You might think you’re in the automotive, architecture, manufacturing, or engineering business. But soon enough, you’re also going to be in the software business.
That doesn’t mean you’re going to start writing code or slinging mobile apps. But whether you’re in construction or precision machining, in the future, your business will need to develop some level of competency in software development. Don’t think you’re alone: Everyone else is in the same predicament because everything is going digital.
Your business might be the furthest thing from a digital or Internet of Things product (for now), but if you want to maintain your competitive advantage, you need to consider your company’s interaction with customers and suppliers, your product development, and your maintenance processes—and where it makes sense to digitize.

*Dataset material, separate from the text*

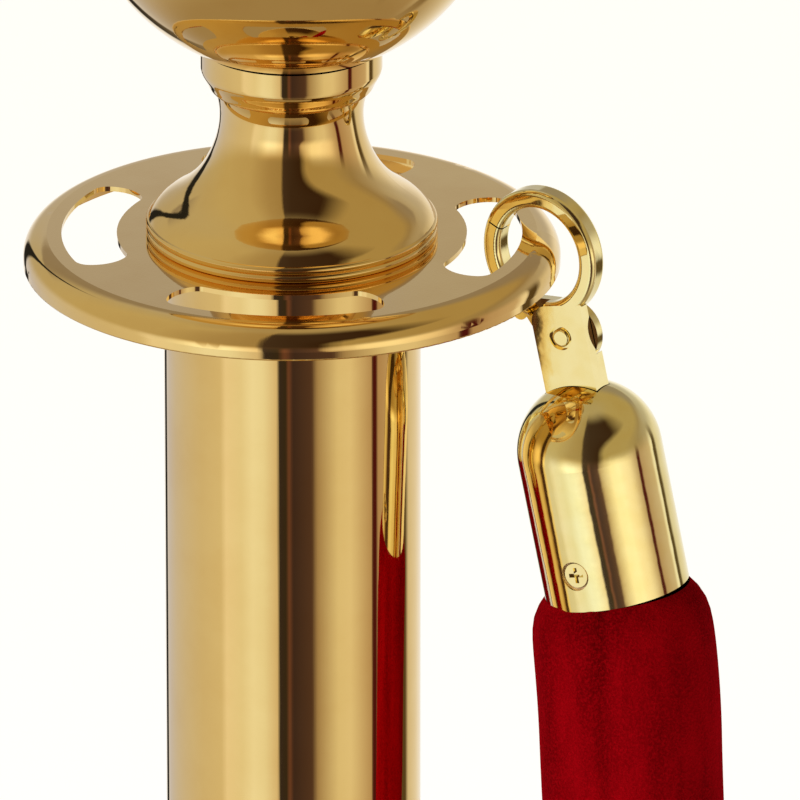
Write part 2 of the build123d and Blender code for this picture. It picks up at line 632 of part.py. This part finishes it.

Do you remember Chris Anderson’s book The Long Tail? In it, Anderson described that, historically, companies were not able to successfully bring a large variety of solutions to market because physical manufacturing, distribution, and promotion were prohibitively expensive. But when the Internet arrived, the marginal cost of distribution and marketing dropped dramatically. And as a result, companies could build highly specific solutions or products to meet people’s needs.
Consider, as Anderson did, movies that appeal to an extremely specific audience—think existential, avant-garde films about chickens (probably in black and white and definitely with subtitles). It would be a waste for a movie-rental chain to carry that DVD in all of its stores, but the Internet provides the means to find the four people in the world who really love avant-garde movies about chickens. With the Internet as a platform, you can aggregate all these special-interest people into a single environment, which adds up to a strong and vibrant community.
In the example of a product manufacturing company, a lot of what that company does to succeed is common among other manufacturers—from customer, employee, and engineering management to shipping and receiving to factory production. Likely, the manufacturer uses some sort of generic, off-the-shelf automation solution (think CRM, ERP, and so forth) to address those functions and meet about 70 percent of common manufacturing needs.
However, that manufacturer still has 30 percent of its business that is unique. Say the company makes shoes. That shoe company needs the ability to deliver customized options to its buyers—say through a point-of-sale application that can scan someone’s foot, provide material choices, enable high-quality visualization, and offer real-time estimates for cost and availability. But much like the avant-garde–chicken situation, the manufacturer won’t find a broad swath of software companies writing shoe configurators. The shoemaker needs to build its own solution to manage that.
And that’s where the software-development competency comes in: To stay competitive in the future of making, companies need customized digital solutions to meet their unique production, customization, and supply-chain needs—whether that’s a user interface for driving oil tankers or a cost-estimating system. But this doesn’t mean you need to hire a gaggle of developers to start building your own bespoke software.
Today, companies like Amazon, Salesforce, and others already offer digital platform solutions to help you do business: a high starting point that makes the incremental cost of building a custom solution very low. These cloud-based platforms work because they are easy to use and malleable so that every company can make them their own. For example, many companies use Amazon Web Services to write software for SaaS and mobile applications. The platform is undeniably powerful, but it doesn’t understand anything about the physical world.
Industries steeped in the future of making—architecture, construction, infrastructure, manufacturing, automotive, and so forth—demand a platform that provides the kinds of functions to describe, validate, and make or build physical things.
Much like the fictitious shoe manufacturer, a big auto company recently needed a custom application specifically for its crankshaft supplier. Although the app was for just one supplier, it was an important tool to digitize the process validating the crankshaft design before delivery. The automaker used the Autodesk Forge platform to create that solution.
Likewise, a structural engineering firm needs to run multiphysics analysis for properties such as acoustics, sound, vibration, and stress. So that firm needs to write its own engineering software to support the proprietary algorithms it has built over the years to validate its designs. A platform built for the future of making can enable the firm to digitize that unique part of their business.
The good news is that any one platform doesn’t have to do everything for all companies—the platforms are designed to work together. For example, if you have the Sonos home-audio system, you can say, “Sonos, I have a Spotify account and a Pandora account.” Sonos doesn’t need to house all of that music to play it back; rather, it uses Web services to connect to your various accounts. Forge, for example, can connect to Proto Labs for manufacturing and machining and Amazon for cloud storage. Just as people can collaborate over the Internet, platforms themselves can connect and collaborate—which was never possible before.
Developing your own software competency to address the unique 30 percent of your business is really about securing the digital future of your company. By now, you know that the whole business ecosystem—the way things are made, bought, and sold in all industries—is changing completely. To stay competitive, you’d do well to change along with it and consider your digitization capacity now—before your closest competitor does.